>>>

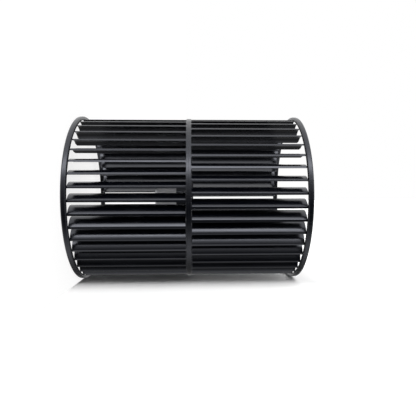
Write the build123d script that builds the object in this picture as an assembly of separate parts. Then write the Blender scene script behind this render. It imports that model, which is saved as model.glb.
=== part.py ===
from build123d import *

import os

# Double-inlet centrifugal fan wheel, standing on one end ring with its axis on +Z.
# Two moulded halves meet back to back at mid-length, and each one carries its own
# row of forward-curved blades, an end hoop outside the blade tips and half of the
# centre plate. A metal insert in the hub boss takes the motor shaft, and a set
# screw through the boss wall grips it. All sizes are in millimetres.

# Overall
wheel_length = 198.0
hoop_outer_r = 75.0

# End hoops
hoop_width = 4.5
hoop_bite = 0.4            # how far the hoop reaches in over the blade tips
hoop_round = 1.4           # rounding of the hoop's two outer edges

# Blades
blade_count = 42           # in each half
blade_tip_r = 72.5         # where the centre line of the section ends
blade_root_r = 61.8        # where it starts
blade_sweep = 5.1          # degrees that the root lags behind the tip
blade_bow = 1.45           # height of the centre line's arc over its chord
blade_thickness = 1.15
blade_phase = 6.2          # degrees from +X to the first tip of the lower row
upper_row_lag = 0.5        # how far the upper row is set back, in blade pitches

# Centre plate, half of it on each moulding
rim_thickness = 2.1
rim_proud = 0.7            # how far the rim stands out past the blade tips' centres
rim_depth = 13.4           # radial width of the thick rim that carries the blades
web_thickness = 1.6

# Hub boss, moulded with the lower half and passing through the upper half
boss_outer_r = 14.0
boss_below_joint = 12.0
boss_above_joint = 3.7
boss_root_chamfer = 1.2
boss_edge_chamfer = 0.6
boss_clearance = 0.1       # radial gap of the boss in the upper half's plate

# Hub insert
bore_r = 5.0
insert_wall = 4.0
insert_collar_r = 11.0
insert_collar_length = 4.0
bore_chamfer = 0.5

# Set screw
screw_r = 2.5
screw_length = 7.6
screw_tip_gap = 0.3        # between the screw's tip and the bore
screw_clearance = 0.05
screw_above_boss_end = 4.6
screw_point = 0.8          # chamfer of the screw's tip
socket_across_flats = 2.5
socket_depth = 2.4

joint_z = wheel_length / 2
pitch = 360 / blade_count
plate_outer_r = blade_tip_r + rim_proud
plate_inner_r = plate_outer_r - rim_depth
insert_outer_r = bore_r + insert_wall
boss_bottom_z = joint_z - boss_below_joint
boss_top_z = joint_z + boss_above_joint
screw_z = boss_bottom_z + screw_above_boss_end
screw_tip_r = bore_r + screw_tip_gap
screw_head_r = screw_tip_r + screw_length


def blade_section():
    """A thin curved strip: two circular arcs about one centre, with the tip on +X."""
    root = Vector(blade_root_r, 0).rotate(Axis.Z, -blade_sweep)
    tip = Vector(blade_tip_r, 0)
    chord = tip - root
    bulge = Vector(chord.Y, -chord.X).normalized()
    arc_r = (chord.length**2 / 4 + blade_bow**2) / (2 * blade_bow)
    centre = (root + tip) / 2 + bulge * (blade_bow - arc_r)
    half = blade_thickness / 2
    crown = centre + bulge * arc_r

    def offset_arc(step):
        return ThreePointArc(*(p + (p - centre).normalized() * step for p in (root, crown, tip)))

    back = offset_arc(half)
    front = offset_arc(-half)
    return make_face([back, Line(back @ 1, front @ 1), front, Line(front @ 0, back @ 0)])


def blade_row(phase, bottom_z, top_z):
    """One half's ring of blades between two heights."""
    blade = Pos(0, 0, bottom_z) * extrude(blade_section(), top_z - bottom_z)
    return [Rot(0, 0, phase + pitch * k) * blade for k in range(blade_count)]


def ring(inner_r, outer_r, bottom_z, top_z):
    """A plain flat ring on the wheel's axis."""
    section = Rectangle(outer_r - inner_r, top_z - bottom_z, align=(Align.MIN, Align.MIN))
    return revolve(Plane.XZ * Pos(inner_r, bottom_z) * section, Axis.Z)


def end_hoop(bottom_z):
    """The hoop round the blade tips at one end, with both outer edges rounded."""
    blank = ring(blade_tip_r - hoop_bite, hoop_outer_r, bottom_z, bottom_z + hoop_width)
    rims = blank.edges().filter_by(GeomType.CIRCLE).group_by(SortBy.RADIUS)[-1]
    return fillet(rims, hoop_round)


def half_plate(inward, hole_r):
    """Half of the centre plate: a thick rim under the blades and a thinner web.
    Its flat face lies on the joint, and inward is -1 for the lower half, +1 for
    the upper half."""
    rim_z = joint_z + inward * rim_thickness
    web_z = joint_z + inward * web_thickness
    outline = Polyline(
        (hole_r, joint_z),
        (plate_outer_r, joint_z),
        (plate_outer_r, rim_z),
        (plate_inner_r, rim_z),
        (plate_inner_r, web_z),
        (hole_r, web_z),
        close=True,
    )
    return revolve(Plane.XZ * make_face(outline), Axis.Z)


def insert_blank(extra_r):
    """The insert's outside, a bush with a collar round its middle that keys it in
    the boss. extra_r enlarges it for the pocket."""
    bush = ring(0, insert_outer_r + extra_r, boss_bottom_z, boss_top_z)
    collar_z = (boss_bottom_z + boss_top_z - insert_collar_length) / 2
    collar = ring(0, insert_collar_r + extra_r, collar_z, collar_z + insert_collar_length)
    return bush + collar


def radial_cylinder(radius, from_r, to_r):
    """A cylinder along +X at the set screw's height."""
    return Pos(from_r, 0, screw_z) * Rot(0, 90, 0) * Cylinder(
        radius, to_r - from_r, align=(Align.CENTER, Align.CENTER, Align.MIN)
    )


def make_lower_half():
    boss = ring(0, boss_outer_r, boss_bottom_z, boss_top_z)
    boss = chamfer(boss.edges().filter_by(GeomType.CIRCLE), boss_edge_chamfer)
    hub = half_plate(-1, 0) + boss
    on_boss = hub.edges().filter_by(GeomType.CIRCLE).filter_by(
        lambda edge: abs(edge.radius - boss_outer_r) < boss_clearance
    )
    at_web = on_boss.filter_by_position(Axis.Z, joint_z - rim_thickness, joint_z - web_thickness / 2)
    hub = chamfer(at_web, boss_root_chamfer)
    hub -= insert_blank(0)
    hub -= radial_cylinder(screw_r + screw_clearance, 0, boss_outer_r + 1)
    blades = blade_row(blade_phase, 0, joint_z - web_thickness)
    return hub + blades + end_hoop(0)


def make_upper_half():
    plate = half_plate(1, boss_outer_r + boss_clearance)
    blades = blade_row(blade_phase - pitch * upper_row_lag, joint_z + web_thickness, wheel_length)
    return plate + blades + end_hoop(wheel_length - hoop_width)


def make_hub_insert():
    bush = insert_blank(0) - ring(0, bore_r, boss_bottom_z, boss_top_z)
    mouths = bush.edges().filter_by(GeomType.CIRCLE).group_by(SortBy.RADIUS)[0]
    bush = chamfer(mouths, bore_chamfer)
    return bush - radial_cylinder(screw_r + screw_clearance, 0, boss_outer_r)


def make_set_screw():
    blank = radial_cylinder(screw_r, screw_tip_r, screw_head_r)
    tip_edge = blank.edges().filter_by(GeomType.CIRCLE).sort_by(Axis.X)[0]
    blank = chamfer(tip_edge, screw_point)
    socket = extrude(RegularPolygon(socket_across_flats / 2, 6, major_radius=False), socket_depth)
    return blank - Pos(screw_head_r, 0, screw_z) * Rot(0, -90, 0) * socket


parts = {
    "lower_half": make_lower_half(),
    "upper_half": make_upper_half(),
    "hub_insert": make_hub_insert(),
    "set_screw": make_set_screw(),
}

os.makedirs("parts", exist_ok=True)
for name, shape in parts.items():
    export_step(shape, f"parts/{name}.step")
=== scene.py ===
import math

import bpy
import numpy as np
from mathutils import Matrix, Vector


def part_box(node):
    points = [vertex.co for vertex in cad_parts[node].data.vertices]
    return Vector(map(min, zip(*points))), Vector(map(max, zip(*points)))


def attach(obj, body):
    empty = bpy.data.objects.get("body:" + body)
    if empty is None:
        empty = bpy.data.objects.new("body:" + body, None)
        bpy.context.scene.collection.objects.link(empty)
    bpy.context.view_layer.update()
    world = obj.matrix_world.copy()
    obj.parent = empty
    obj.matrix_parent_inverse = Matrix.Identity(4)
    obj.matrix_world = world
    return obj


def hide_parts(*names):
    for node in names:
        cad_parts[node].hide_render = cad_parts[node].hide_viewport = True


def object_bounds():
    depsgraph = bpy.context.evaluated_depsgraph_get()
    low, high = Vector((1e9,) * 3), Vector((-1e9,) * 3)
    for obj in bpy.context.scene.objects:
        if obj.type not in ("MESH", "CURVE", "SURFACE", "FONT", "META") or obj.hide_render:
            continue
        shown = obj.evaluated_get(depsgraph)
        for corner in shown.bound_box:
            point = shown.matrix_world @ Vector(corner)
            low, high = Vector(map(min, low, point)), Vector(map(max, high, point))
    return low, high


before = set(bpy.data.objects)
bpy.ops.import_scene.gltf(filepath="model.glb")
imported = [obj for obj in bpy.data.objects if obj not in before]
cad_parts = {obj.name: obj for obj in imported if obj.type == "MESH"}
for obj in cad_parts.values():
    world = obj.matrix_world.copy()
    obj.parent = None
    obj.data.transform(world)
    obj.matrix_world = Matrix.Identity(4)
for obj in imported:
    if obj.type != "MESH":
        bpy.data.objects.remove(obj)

cad_lo, cad_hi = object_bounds()


# ---------------------------------------------------------------------------
# Blades
# Each half carries a ring of thin forward-curved blades in glossy black plastic,
# injection moulded in one with its side of the centre plate. Their tips lie on a
# cylinder, and they thin a little towards the open end, just inside the hoop.
# ---------------------------------------------------------------------------

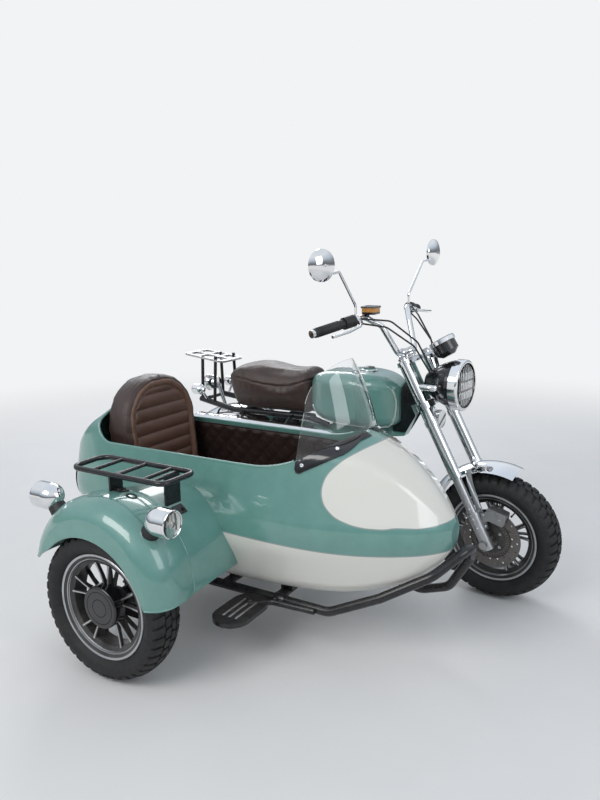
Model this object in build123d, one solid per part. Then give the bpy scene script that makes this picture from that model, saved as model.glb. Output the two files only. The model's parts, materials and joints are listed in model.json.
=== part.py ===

<<<

◆ Problem to solve
Looking at the data above, return every line from the one with "bush = chamfer(mouths, bore_chamfer)" down to the one with "depsgraph = bpy.context.evaluated_depsgraph_get()", exactly and inclusively.

◆ Task response
    bush = chamfer(mouths, bore_chamfer)
    return bush - radial_cylinder(screw_r + screw_clearance, 0, boss_outer_r)


def make_set_screw():
    blank = radial_cylinder(screw_r, screw_tip_r, screw_head_r)
    tip_edge = blank.edges().filter_by(GeomType.CIRCLE).sort_by(Axis.X)[0]
    blank = chamfer(tip_edge, screw_point)
    socket = extrude(RegularPolygon(socket_across_flats / 2, 6, major_radius=False), socket_depth)
    return blank - Pos(screw_head_r, 0, screw_z) * Rot(0, -90, 0) * socket


parts = {
    "lower_half": make_lower_half(),
    "upper_half": make_upper_half(),
    "hub_insert": make_hub_insert(),
    "set_screw": make_set_screw(),
}

os.makedirs("parts", exist_ok=True)
for name, shape in parts.items():
    export_step(shape, f"parts/{name}.step")
=== scene.py ===
import math

import bpy
import numpy as np
from mathutils import Matrix, Vector


def part_box(node):
    points = [vertex.co for vertex in cad_parts[node].data.vertices]
    return Vector(map(min, zip(*points))), Vector(map(max, zip(*points)))


def attach(obj, body):
    empty = bpy.data.objects.get("body:" + body)
    if empty is None:
        empty = bpy.data.objects.new("body:" + body, None)
        bpy.context.scene.collection.objects.link(empty)
    bpy.context.view_layer.update()
    world = obj.matrix_world.copy()
    obj.parent = empty
    obj.matrix_parent_inverse = Matrix.Identity(4)
    obj.matrix_world = world
    return obj


def hide_parts(*names):
    for node in names:
        cad_parts[node].hide_render = cad_parts[node].hide_viewport = True


def object_bounds():
    depsgraph = bpy.context.evaluated_depsgraph_get()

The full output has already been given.